Like several other North Texas cities, Denton is becoming more bike-friendly.
The city has passed a city ordinance intended to make the roads safer for bicyclists. It is also revising the city's mobility plan, pinpointing biker and pedestrian priorities.
"Once we have that, we can go out and get grants that are available through state or federal government or put it into our budget process so we can start building those facilities and get the mobility going that we need," city spokesman John Cabrales said.
He said Denton realizes it needs to become bike friendly because it is home to two universities.
"We can do better, and we are trying to do better," Cabrales said.

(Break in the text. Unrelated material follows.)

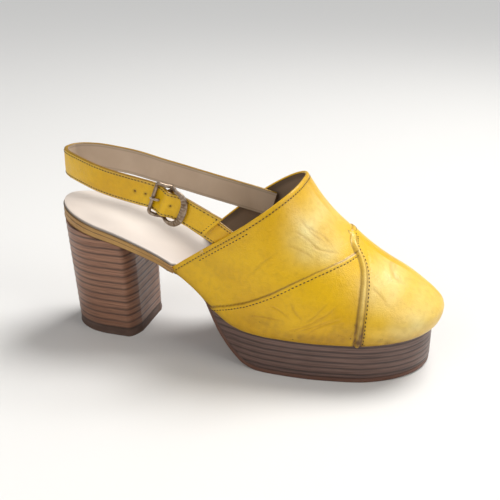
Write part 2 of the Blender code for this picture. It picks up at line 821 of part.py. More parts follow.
def buckle_axes():
    """Middle of the bar, and unit vectors towards the tip, outwards and up across the strap."""
    _, points = route_points(LONG_ROUTE, GAP)
    place = bar_place(points)
    forward = points[0] - points[place]
    forward /= np.linalg.norm(forward)
    out = np.cross(forward, np.array([0.0, 0.0, -1.0]))
    out /= np.linalg.norm(out)
    out *= -np.sign(out[1])
    up = np.cross(out, forward)
    up *= np.sign(up[2])
    return points[place] - out * BAR_DEPTH, forward, out, up


def wire_level():
    """Height of the frame's middle over the bar's: it clears the strap's outer face."""
    return BAR_DEPTH + 2.0 * GAP + BUCKLE_WIRE


def prong_path(count=13):
    """Middle of the prong: from the bar up through the strap to the back of the frame."""
    origin, forward, out, _ = buckle_axes()
    share = np.linspace(0.0, 1.0, count)
    start = BAR_RADIUS + GAP + PRONG_RADIUS
    rest = wire_level() + BUCKLE_WIRE + GAP + PRONG_RADIUS
    back = start + (BUCKLE_BACK + BUCKLE_WIRE - start) * share
    rise = rest * np.sin(np.clip(1.2 * share, 0.0, 1.0) * math.pi / 2.0)
    return origin - forward * back[:, None] + out * rise[:, None]


def build_long_strap(material):
    """Long strap: from its slanted tip over the bar, round the heel, to inside the upper."""
    step = GAP * 2.0
    t, points = route_points(LONG_ROUTE, step)
    place = bar_place(points)
    distance = t - t[place]
    along, out, up = strap_axes(points, -1.0)
    held = np.exp(-(distance / (2.0 * BUCKLE_BACK)) ** 4)[:, None]
    up = up * (1.0 - held) + buckle_axes()[3] * held
    up /= np.linalg.norm(up, axis=1)[:, None]
    face = points + out * strap_rise(distance)[:, None]
    near = np.abs(distance) < 1.3 * BUCKLE_BACK
    index = np.arange(len(t))
    pick = (index % 11 == 0) | (near & (index % 2 == 0)) | (index == len(t) - 1)
    blend = np.clip(distance / BUCKLE_BACK + 0.5, 0.0, 1.0)
    width = STRAP_TAIL_WIDTH + (STRAP_WIDTH - STRAP_TAIL_WIDTH) * blend
    slant = -along[0] * TIP_SLANT / 2.0
    strap = strap_solid("heel_strap", face[pick], up[pick], out[pick], width[pick],
                        STRAP_THICK, slant, material)
    path = prong_path()
    hole = tube("prong_hole", path, np.full(len(path), PRONG_RADIUS + 2.0 * GAP), WIRE_SIDES, cutters)
    apply_boolean(strap, hole, "DIFFERENCE")
    return strap


def build_short_strap(material):
    """Short strap: an eye round the bar, and a band forward under the tail into the upper."""
    origin, _, _, up = buckle_axes()
    _, points = route_points(SHORT_ROUTE, STRAP_THICK)
    _, out, ups = strap_axes(points, 1.0)
    width = np.full(len(points), TAB_WIDTH)
    band = strap_solid("buckle_strap", points, ups, out, width, TAB_THICK, np.zeros(3), material)
    half = up * TAB_WIDTH / 2.0
    ends = np.stack([origin - half, origin + half])
    wide = np.stack([origin - 1.2 * half, origin + 1.2 * half])
    eye = tube("tab_eye", ends, np.full(2, BAR_RADIUS + GAP + EYE_WALL), BAR_SIDES, cutters)
    hole = tube("tab_hole", wide, np.full(2, BAR_RADIUS + GAP), BAR_SIDES, cutters)
    path = np.concatenate([origin[None, :], prong_path()[:6]])
    notch = tube("tab_notch", path, np.full(len(path), PRONG_RADIUS + 2.0 * GAP), WIRE_SIDES, cutters)
    apply_boolean(band, eye, "UNION")
    apply_boolean(band, hole, "DIFFERENCE")
    apply_boolean(band, notch, "DIFFERENCE")
    drop_crumbs(band)
    return band


def build_prong(material):
    """Prong: a thin round bar that narrows to its tip."""
    path = prong_path()
    radii = PRONG_RADIUS * (1.0 - 0.4 * np.linspace(0.0, 1.0, len(path)) ** 4)
    return tube("buckle_prong", path, radii, WIRE_SIDES, parts, material)


def build_frame(material):
    """Buckle frame: a straight back, rails that dip to the bar, and a broad round front."""
    origin, forward, out, up = buckle_axes()
    corner = 1.6 * BUCKLE_WIRE
    bend = 0.4 * BUCKLE_FRONT
    rail = np.linspace(corner - BUCKLE_BACK, bend, 9)
    turn = np.linspace(0.0, math.pi, 17)[1:-1]
    rise = np.linspace(-1.0, 1.0, 7) * (BUCKLE_HALF - corner)
    round_f = bend + (BUCKLE_FRONT - bend) * np.sin(turn) ** 0.8
    round_u = BUCKLE_HALF * np.sign(np.cos(turn)) * np.abs(np.cos(turn)) ** 0.8
    edge = np.full(len(rail), BUCKLE_HALF)
    f = np.concatenate([np.full(len(rise), -BUCKLE_BACK), rail, round_f, rail[::-1]])
    u = np.concatenate([rise, edge, round_u, -edge])
    on_rail = np.concatenate([rise * 0.0, edge, round_u * 0.0, edge]) / BUCKLE_HALF
    dip = np.exp(-(f / (0.4 * BUCKLE_BACK)) ** 2) * on_rail
    middle = np.stack([f, u, wire_level() * (1.0 - dip)], axis=-1)
    broad = np.clip((f - bend) / (BUCKLE_FRONT - bend), 0.0, 1.0)
    wide = BUCKLE_WIRE + (BUCKLE_BAND - BUCKLE_WIRE) * broad
    tangent = np.roll(middle, -1, axis=0) - np.roll(middle, 1, axis=0)
    tangent /= np.linalg.norm(tangent, axis=1)[:, None]
    side = np.cross(tangent, np.array([0.0, 0.0, 1.0]))
    side /= np.linalg.norm(side, axis=1)[:, None]
    lift = np.cross(side, tangent)
    angles = (np.arange(WIRE_SIDES) + 0.5) * 2.0 * math.pi / WIRE_SIDES
    across = wide[:, None, None] * np.cos(angles)[None, :, None] * side[:, None, :]
    rings = middle[:, None, :] + across + BUCKLE_WIRE * np.sin(angles)[None, :, None] * lift[:, None, :]
    rings = np.concatenate([rings, rings[:1]])
    world = origin + rings @ np.stack([forward, up, out])
    frame = make_object("buckle_frame", grid_mesh("buckle_frame", world, True), parts, material)
    reach = up * BUCKLE_HALF
    bar = tube("buckle_bar", np.stack([origin - reach, origin + reach]), np.full(2, BAR_RADIUS),
               BAR_SIDES, cutters)
    apply_boolean(frame, bar, "UNION")
    return frame


def centre_on_box():
    """Carry the shoe so that its own box stands centred on the origin."""
    corners = []
    for item in parts.objects:
        if item.type == "MESH":
            flat = np.empty(len(item.data.vertices) * 3)
            item.data.vertices.foreach_get("co", flat)
            corners.append(flat.reshape(-1, 3))
    corners = np.concatenate(corners)
    middle = (corners.min(axis=0) + corners.max(axis=0)) / 2.0
    shoe_frame.location = (-middle[0], -middle[1], -corners[:, 2].min())
    bpy.context.view_layer.update()


for item in list(bpy.data.objects):
    bpy.data.objects.remove(item, do_unlink=True)
parts = bpy.data.collections.new("platform_slingback")
cutters = bpy.data.collections.new("cutters")
bpy.context.scene.collection.children.link(parts)
bpy.context.scene.collection.children.link(cutters)
shoe_frame = bpy.data.objects.new("shoe_frame", None)
parts.objects.link(shoe_frame)

leather = make_material("golden_leather", (0.78, 0.50, 0.02), 0.42)
edge_leather = make_material("edge_leather", (0.50, 0.30, 0.09), 0.55)
sock_leather = make_material("sock_leather", (0.80, 0.74, 0.66), 0.60)
stack_leather = make_material("stacked_leather", (0.25, 0.12, 0.08), 0.55)
stack_dark = make_material("stacked_platform", (0.13, 0.07, 0.06), 0.50)
sole_leather = make_material("sole_leather", (0.28, 0.13, 0.07), 0.60)
heel_rubber = make_material("heel_rubber", (0.20, 0.16, 0.13), 0.75)
bronze = make_material("dark_bronze", (0.24, 0.19, 0.13), 0.40, 1.0)

build_upper(leather)
build_board(edge_leather)
build_sock(sock_leather)
build_platform(stack_dark)
build_outsole(sole_leather)
build_heel(stack_leather)
build_top_piece(heel_rubber)
build_long_strap(leather)
build_short_strap(leather)
build_frame(bronze)
build_prong(bronze)
centre_on_box()
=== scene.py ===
"""A worn golden slingback clog on a stacked platform and block heel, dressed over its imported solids.

Everything is in metres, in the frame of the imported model: +X from heel to toe, +Y towards the inner
side, +Z up. Surfaces are worked out in the shoe's own sizes, with x measured forward from the back of
the heel seat, and carried to the frame by one shift.
"""
import math

import bpy
import numpy as np
from mathutils import Matrix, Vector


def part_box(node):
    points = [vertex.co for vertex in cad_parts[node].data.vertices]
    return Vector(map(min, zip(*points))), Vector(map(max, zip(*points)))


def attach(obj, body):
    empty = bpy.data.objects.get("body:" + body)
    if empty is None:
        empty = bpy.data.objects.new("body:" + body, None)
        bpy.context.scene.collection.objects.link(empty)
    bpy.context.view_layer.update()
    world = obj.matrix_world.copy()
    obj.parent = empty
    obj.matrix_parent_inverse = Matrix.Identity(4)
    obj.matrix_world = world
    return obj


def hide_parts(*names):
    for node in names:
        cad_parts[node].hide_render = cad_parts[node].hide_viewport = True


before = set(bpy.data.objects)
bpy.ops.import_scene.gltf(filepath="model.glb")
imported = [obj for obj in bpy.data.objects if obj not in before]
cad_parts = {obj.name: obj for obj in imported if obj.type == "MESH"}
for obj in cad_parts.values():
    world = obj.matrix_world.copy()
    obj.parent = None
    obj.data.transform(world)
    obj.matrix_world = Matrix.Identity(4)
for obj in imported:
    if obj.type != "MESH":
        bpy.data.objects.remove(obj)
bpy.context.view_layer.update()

# Upper: one skin of leather over the hoops. The instep panel lies LAP lower than its neighbours, the
# corded seam stands proud, and creases are pressed in. Its rim rolls over the topline.

# The last: driving sizes and the curves that every part of the shoe is cut from.
# Rows are shares of the shoe's length, of the ball's half widths and of the instep's height.
SHOE_LENGTH = 0.2446
BALL_LATERAL = 0.0452
BALL_MEDIAL = 0.0420
SEAT_HEIGHT = 0.0752
PLATFORM_HEIGHT = 0.0246
INSTEP_HEIGHT = 0.1100
INSTEP_X = 0.1580
TOPLINE_END_X = 0.0836
HEEL_ROUND = 0.036
TOE_ROUND = 0.044
TOE_SPRING = 0.0014
TOE_SHIFT = 0.0050
TOE_PUFF = 0.0105
PUFF_SIDE = 0.0090
TUCK_SIDE = 0.0014
TUCK_TOE = 0.0060
TOPLINE_BOW = 0.0050
WALL = 0.0020
LAP = 0.0008
MM = 0.001
board_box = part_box("insole_board")
heel_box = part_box("heel")
HOME = np.array([board_box[0][0], (heel_box[0][1] + heel_box[1][1]) / 2.0, 0.0])
PLAN = [
    # along, lateral, medial, shift
    (0.000, 0.655, 0.660, 0.00),
    (0.180, 0.662, 0.668, 0.00),
    (0.290, 0.655, 0.628, 0.00),
    (0.342, 0.664, 0.606, 0.00),
    (0.390, 0.685, 0.645, 0.00),
    (0.450, 0.750, 0.735, 0.00),
    (0.511, 0.872, 0.835, 0.00),
    (0.556, 0.953, 0.900, 0.00),
    (0.605, 0.996, 0.955, 0.00),
    (0.650, 1.000, 0.986, 0.00),
    (0.700, 0.990, 1.000, 0.00),
    (0.760, 0.958, 0.970, 0.10),
    (0.820, 0.928, 0.890, 0.35),
    (0.880, 0.920, 0.800, 0.70),
    (0.940, 0.930, 0.730, 0.95),
    (1.000, 0.930, 0.690, 1.00),
]
BOARD_LINE = [
    # along, rise
    (0.000, 1.010),
    (0.065, 0.935),
    (0.123, 0.875),
    (0.180, 0.812),
    (0.253, 0.703),
    (0.303, 0.615),
    (0.342, 0.530),
    (0.386, 0.385),
    (0.425, 0.232),
    (0.460, 0.118),
    (0.500, 0.030),
    (0.545, 0.000),
    (0.700, 0.000),
    (1.000, 0.000),
]
CREST = [
    # along, height
    (0.000, 1.000),
    (0.100, 0.842),
    (0.200, 0.718),
    (0.330, 0.590),
    (0.430, 0.492),
    (0.580, 0.372),
    (0.735, 0.275),
    (0.850, 0.190),
    (0.935, 0.115),
    (0.985, 0.052),
    (1.000, 0.000),
]
HOOP_POWER = [
    # along, power
    (0.000, 2.90),
    (0.250, 2.60),
    (0.500, 2.35),
    (0.750, 2.15),
    (1.000, 2.00),
]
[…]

Micheal Rosenberger, the manager of The Bicycle Path, said cyclists are vocalizing their need for safer commutes.
"We don't have any bike lanes or specific routes we can go all the time," he said.
Rosenberger says bicycles are becoming more popular, especially with high gas prices and the economic downturn.
"I think cyclists have spoken up more, and there are a lot more of us, so there is a lot bigger voice," he said. "The squeaky wheel gets the grease."
"Some people are aware of the cyclist, but most people are impatient," cyclist James Krahula said. "You get honked at all the time."
Cyclists want the improvements such as bike routes connecting areas of interest. The city is on board, especially with the approaching arrival of the A-Train.
"One of the things we want to do is connect that downtown station to major areas of interest -- University of North Texas Campus, Texas Woman's University campus and to downtown Denton," Cabrales said.